A large number of Mr. Browning's poems have love for their subject; and here again we find the same recurring thoughts. In Mr. Tennyson's poems

which treat of love, the temptation to which the characters are exposed is commonly the indulgence of passion in violation of the law of conscience or of duty. In Mr. Browning's, the temptation almost invariably is to sacrifice the passion, either to prudential motives, fear of public opinion, or through supineness of spirit. As the artistic enthusiasm carries the artist through his art to God, so any intense passion, an "outlaw of time and space," gives rise to infinite aspirations and desires, which form the true preparation for a future life.

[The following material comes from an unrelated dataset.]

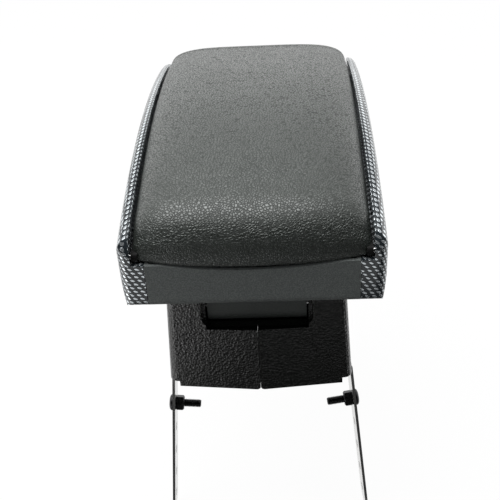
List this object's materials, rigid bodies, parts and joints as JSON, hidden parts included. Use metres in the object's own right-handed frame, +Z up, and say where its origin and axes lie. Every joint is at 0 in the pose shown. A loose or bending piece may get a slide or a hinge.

At a salôn in Paris, a lady (her husband is somewhere playing at whist) meets her old lover—a literary man who has been successful, has a chair in the Academy, and is himself also married; and she reminds him of a morning ten years ago, when at the sea-side, her arm in his, he had all but confessed his love some prudential motive, or feeling of doubt or shame, at the last moment restraining him. Four men and women who might have lived true lives are suffering for that cowardice.

"Now I may speak! you fool, for all

Your lore! WHO made things plain in vain?
What was the sea for? What, the grey

Sad church, that solitary day,
Crosses and graves and swallows' call?

"Was there nought better than to enjoy?

No feat, which, done, would make time break,
And let us pent-up creatures through

Into eternity, our due?

No forcing earth teach Heaven's employ?